01、Flink 笔记 - 概述和入门案例
一、概述
1、Flink 是什么
Apache Flink is a framework and distributed processing engine for stateful computations over unbounded and bounded data streams.
Apache Flink 是一个框架和分布式处理引擎,用于对无界和有界数 据流进行状态计算。
2 、Flink 特点
2.1、事件驱动(Event-driver)
2.2、有界流和无界流
有界流:相对于离线数据集
无界流:相对于实时数据
2.3、分层 API
越顶层越抽象,表达含义越简明,使用越方便
越底层越具体,表达能力越丰富,使用越灵活
2.4、支持事件时间(Event-time)
事件时间:数据产生的时间
2.5、支持处理时间(Processing-time)
处理时间:程序处理数据的时间
2.6、精准一次性的状态保证(Exactly-once)
2.7、低延迟、高吞吐
2.8、高可用、动态扩展
3、区别SparkStreaming
Flink是真正意义上的流式计算框架,基本数据模式是数据流,以及事件序列。
SparkStreaming是微批次的,通常都要设置批次大小,几百毫秒或者几秒,这一小批数据是 RDD集合,并且DAG引擎把job分为不同的Stage。
二、入口 wordcount
1、 pom依赖
<dependencies>
<dependency>
<groupId>org.apache.flink</groupId>
<artifactId>flink-java</artifactId>
<version>1.10.1</version>
</dependency>
<dependency>
<groupId>org.apache.flink</groupId>
<artifactId>flink-streaming-java_2.12</artifactId>
<version>1.10.1</version>
</dependency>
</dependencies>
2、有界数据 wordcount
import org.apache.flink.api.common.functions.FlatMapFunction;
import org.apache.flink.api.java.DataSet;
import org.apache.flink.api.java.ExecutionEnvironment;
import org.apache.flink.api.java.tuple.Tuple2;
import org.apache.flink.util.Collector;
public class DataSetWordcount {
public static void main(String[] args) throws Exception {
// 1、创建执行环境
ExecutionEnvironment env = ExecutionEnvironment.getExecutionEnvironment();
// 2、读取数据
String path = "D:\\project\\flink\\src\\main\\resources\\wordcount.txt";
// DataSet -> Operator -> DataSource
DataSet<String> inputDataSet = env.readTextFile(path);
// 3、扁平化 + 分组 + sum
DataSet<Tuple2<String, Integer>> resultDataSet = inputDataSet.flatMap(new MyFlatMapFunction())

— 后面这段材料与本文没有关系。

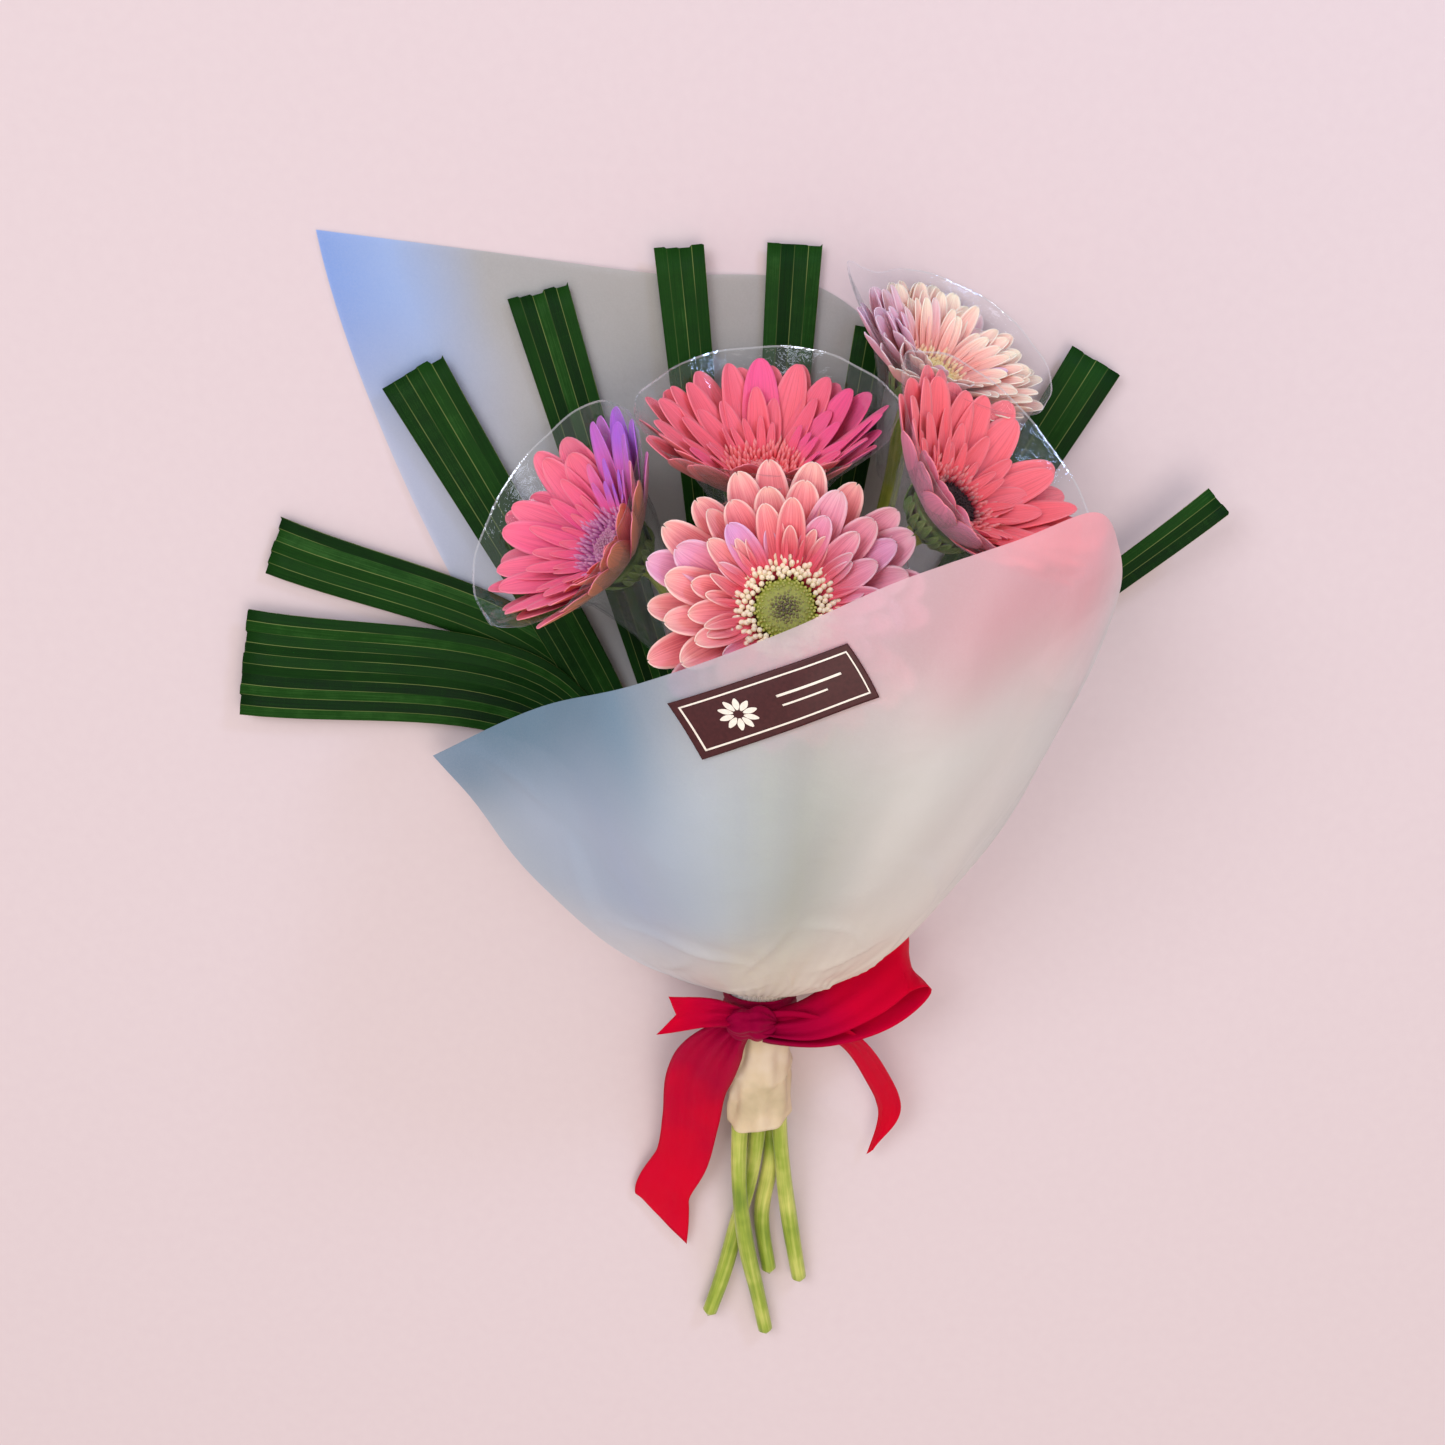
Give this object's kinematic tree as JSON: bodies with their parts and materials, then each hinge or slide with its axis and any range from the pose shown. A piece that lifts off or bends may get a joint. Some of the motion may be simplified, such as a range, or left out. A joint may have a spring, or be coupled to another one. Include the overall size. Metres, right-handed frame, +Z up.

.groupBy(0) // (word, 1) -> 0 表示 word
.sum(1);
resultDataSet.print();
}
public static class MyFlatMapFunction implements FlatMapFunction<String, Tuple2<String, Integer>> {
@Override
public void flatMap(String input, Collector<Tuple2<String, Integer>> collector) throws Exception {
String[] words = input.split(" ");
for (String word : words) {
collector.collect(new Tuple2<>(word, 1));
}
}
}
}
3、无界数据 wordcount
在192.168.200.102 主机启动 nc -lk 9999
import org.apache.flink.api.common.functions.FlatMapFunction;
import org.apache.flink.api.java.tuple.Tuple2;
import org.apache.flink.streaming.api.datastream.DataStreamSource;
import org.apache.flink.streaming.api.datastream.SingleOutputStreamOperator;
import org.apache.flink.streaming.api.environment.StreamExecutionEnvironment;
import org.apache.flink.util.Collector;
public class StreamWordcount {
public static void main(String[] args) throws Exception {
// 1、创建执行环境
StreamExecutionEnvironment env = StreamExecutionEnvironment.getExecutionEnvironment();
// 2、读取 socket 数据
DataStreamSource<String> inputDataStream = env.socketTextStream("192.168.200.102", 9999);
// 3、计算
SingleOutputStreamOperator<Tuple2<String, Integer>> resultDataStream = inputDataStream.flatMap(new FlatMapFunction<String, Tuple2<String, Integer>>() {
@Override
public void flatMap(String input, Collector<Tuple2<String, Integer>> collector) throws Exception {
String[] words = input.split(" ");
for (String word : words) {
collector.collect(new Tuple2<>(word, 1));
}
}
}).keyBy(0)
.sum(1);
// 4、输出
resultDataStream.print();
// 5、启动 env
env.execute();
}
}